Miscellany: wishes, dreams, tacos

  • One of the wishes-on-a-scrap-of-wood I saw at the shrine in Kamakura last week read, in full, "May I make my debut as a novelist while still in high school." So that's how all those kids keep winning the big prizes.
  • Leah Dizon, the "black ship"* of Japanese gravure, has a blog, and it's bilingual. Actually, it's an intriguing code-switching pastiche: the impression we are supposed to get, I think, is that she writes it in English (at the bottom of each post) and somebody translates it to Japanese for her (the top). But her English (let's just assume that she actually does write it) is sprinkled with Japanese, which ranges from completely OK in context; through OK in principle but strange in context; all the way to erroneous. (Examples of the last category are mostly the kind of minor mistakes that everyone makes when they start learning Japanese: ureshii da yo, etc.) The translator then has to decide what to keep and what to fix.
    It's tough: they want her to come off fun, exotic and cute, but not mockably bizarre or awkward, so the decisions they make can be interesting. When "Mita koto nai! Ita koto nai yo! IKITAI YO! GET! GET! GET!" becomes "見たことも行ったこともない!行きたいよー!ゲット!ゲット!ゲット!", they've fixed a spelling/pronunciation mistake, smoothed out some syntax, and left in "GET! GET! GET!" -- which makes their version ("ゲット!ゲット!ゲット!") a Japanese translation of an English imitation of a Japanese usage of an English loanword. (On the other hand, elsewhere, "YUME! GET! GET!" is de-frenzied to "夢を手に入れよう!") If Japan-fronting overseas models becomes a bigger industry, there'll be a thesis in this.
  • From the "sounds like a dirty euphemism, is an innocent eatery" files:
* N.b.: Not a member of the crew, which was apparently 90% wolfman.

Popularity factor: 4


I thought she might be half Japanese, but according to her profile she's "half French half Filipina." She looks a lot like the half white half Thai women you see on Thai TV all the time.

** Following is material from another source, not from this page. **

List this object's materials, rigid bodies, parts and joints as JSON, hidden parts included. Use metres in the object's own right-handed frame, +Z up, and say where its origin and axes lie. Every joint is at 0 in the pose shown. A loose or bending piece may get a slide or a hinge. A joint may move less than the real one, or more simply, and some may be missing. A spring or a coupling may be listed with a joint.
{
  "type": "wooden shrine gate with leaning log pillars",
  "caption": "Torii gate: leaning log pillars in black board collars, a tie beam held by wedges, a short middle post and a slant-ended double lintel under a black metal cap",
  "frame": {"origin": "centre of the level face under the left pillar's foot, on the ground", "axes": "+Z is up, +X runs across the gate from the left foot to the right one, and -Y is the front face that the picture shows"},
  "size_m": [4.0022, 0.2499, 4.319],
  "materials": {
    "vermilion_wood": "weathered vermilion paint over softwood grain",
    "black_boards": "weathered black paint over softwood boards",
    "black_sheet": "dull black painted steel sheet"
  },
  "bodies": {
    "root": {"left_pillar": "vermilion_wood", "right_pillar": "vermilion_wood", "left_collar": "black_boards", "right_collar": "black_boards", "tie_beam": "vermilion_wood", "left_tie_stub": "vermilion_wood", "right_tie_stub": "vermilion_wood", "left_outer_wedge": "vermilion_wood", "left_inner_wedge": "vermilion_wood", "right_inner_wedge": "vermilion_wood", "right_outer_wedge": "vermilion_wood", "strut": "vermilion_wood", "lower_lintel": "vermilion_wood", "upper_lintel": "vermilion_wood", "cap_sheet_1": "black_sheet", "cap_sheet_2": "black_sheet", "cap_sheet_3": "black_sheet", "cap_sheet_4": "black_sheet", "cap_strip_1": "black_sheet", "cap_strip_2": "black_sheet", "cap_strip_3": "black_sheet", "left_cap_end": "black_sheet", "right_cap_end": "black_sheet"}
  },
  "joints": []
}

So that's how all those kids keep winning the big prises.

Oh, come now. This is taking that Commonwealth -ize/-ise thing just a bit too far.


Adamu: I don't know from Thai TV, but yeah, it seems like her only connection to Japan before coming here was regular ol' anime nerdery. Although I seem to recall hearing that she worked as a race queen in the states... I didn't even know they HAD those over there. Like at Nascar?

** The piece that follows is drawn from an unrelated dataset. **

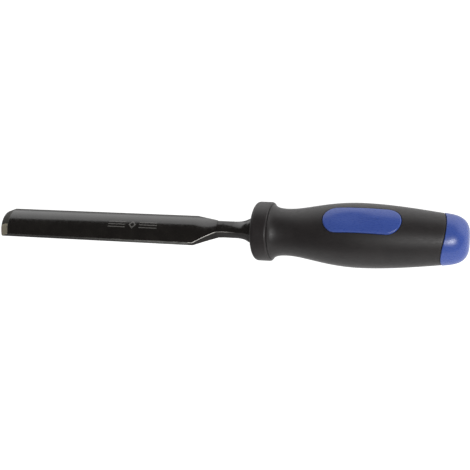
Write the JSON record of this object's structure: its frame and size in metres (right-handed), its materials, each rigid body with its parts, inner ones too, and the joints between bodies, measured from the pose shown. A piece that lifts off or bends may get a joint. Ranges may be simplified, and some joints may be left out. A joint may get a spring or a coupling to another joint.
{
  "type": "firmer gouge",
  "caption": "Black hand gouge with a curved steel blade, a round neck, a black collar and a barrel grip with blue inlays and a blue striking cap.",
  "frame": {"origin": "centre of the flat striking face at the butt", "axes": "+X out of the butt along the tool's axis, so the cutting edge is at -X; +Z towards the rounded back of the blade"},
  "size_m": [0.2685, 0.034, 0.0344],
  "materials": {
    "blackened_steel": "black oxide with a satin sheen, ground bright along the bevel",
    "plain_steel": "turned, plain",
    "black_plastic": "satin moulded plastic",
    "core_plastic": "hard moulded plastic, hidden",
    "black_grip": "soft overmould with a fine matte texture",
    "blue_plastic": "satin moulded plastic"
  },
  "bodies": {
    "root": {"gouge_blade": "blackened_steel", "front_collar": "black_plastic", "ferrule_hoop": "plain_steel", "handle_core": "core_plastic", "grip_sleeve": "black_grip", "back_inlay": "blue_plastic", "belly_inlay": "blue_plastic", "striking_cap": "blue_plastic"}
  },
  "joints": []
}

Brian: The really embarrassing thing is that I'm trying to standardize my spelling on American style (why fight it?). Fixed...

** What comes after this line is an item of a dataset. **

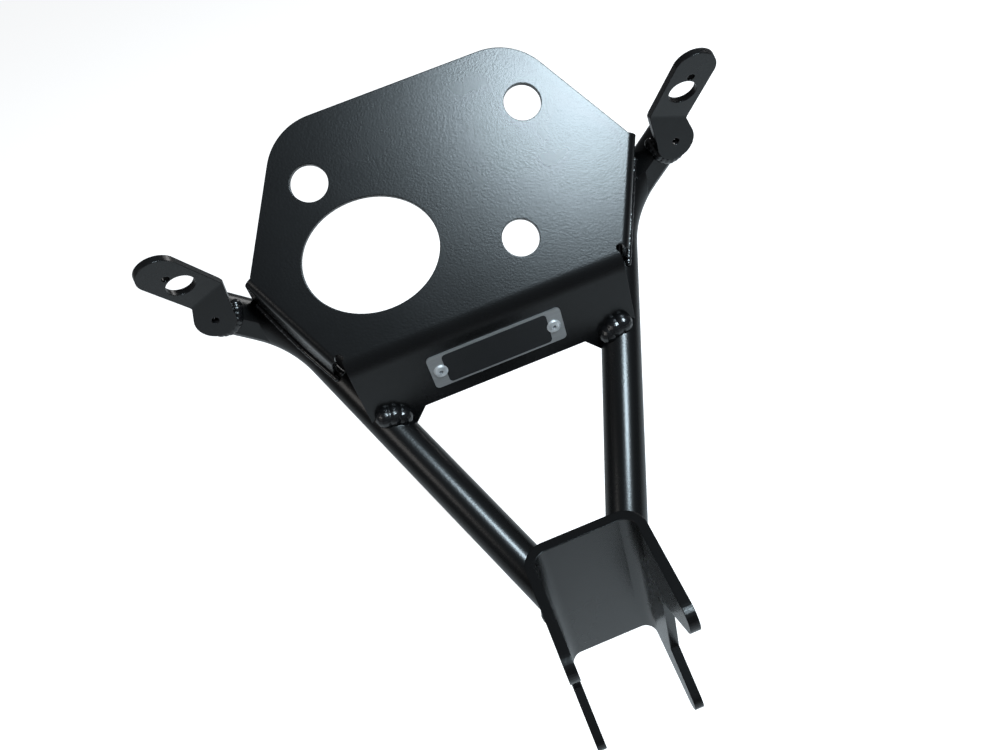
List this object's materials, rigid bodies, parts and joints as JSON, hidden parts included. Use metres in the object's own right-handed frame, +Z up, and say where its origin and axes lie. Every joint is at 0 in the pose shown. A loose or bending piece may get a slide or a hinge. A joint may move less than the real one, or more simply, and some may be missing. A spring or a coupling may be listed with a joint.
{
  "type": "front fairing subframe",
  "caption": "Welded front fairing subframe: a folded gauge plate carried by bent tubes on a forked head bracket, with fairing tabs at the tube ends.",
  "frame": {"origin": "middle of the head bracket's rear seat face", "axes": "+X to the rider's right, +Y forward along the bike, +Z up along the bracket's web"},
  "size_m": [0.2472, 0.2179, 0.2112],
  "materials": {
    "black_coat": "satin black powder coat",
    "weld_coat": "satin black powder coat over weld beads",
    "name_plate": "brushed frame around a dark anodised panel, left blank",
    "rivet": "bare",
    "mandrel": "broken-off steel"
  },
  "bodies": {
    "root": {"gauge_plate": "black_coat", "head_bracket": "black_coat", "tube_left": "black_coat", "tube_right": "black_coat", "tab_left": "black_coat", "tab_right": "black_coat", "corner_weld_left": "weld_coat", "corner_weld_right": "weld_coat", "side_weld_left": "weld_coat", "side_weld_right": "weld_coat", "head_weld_left": "weld_coat", "head_weld_right": "weld_coat", "tab_weld_left": "weld_coat", "tab_weld_right": "weld_coat", "name_plate": "name_plate", "rivet_left": "rivet", "rivet_right": "rivet", "mandrel_left": "mandrel", "mandrel_right": "mandrel"}
  },
  "joints": []
}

Matt: No worries. I was just amused. (And if Jane Austen can write "surprize"...)

I had never heard of her, but some searches reveal that she wasn't a race queen but a spokesmodel (car-show booth babe, perhaps, and bikini model for the magazines) in the import-car modification scene. That doesn't overlap much with the Nascar fan culture.

Comment season is closed.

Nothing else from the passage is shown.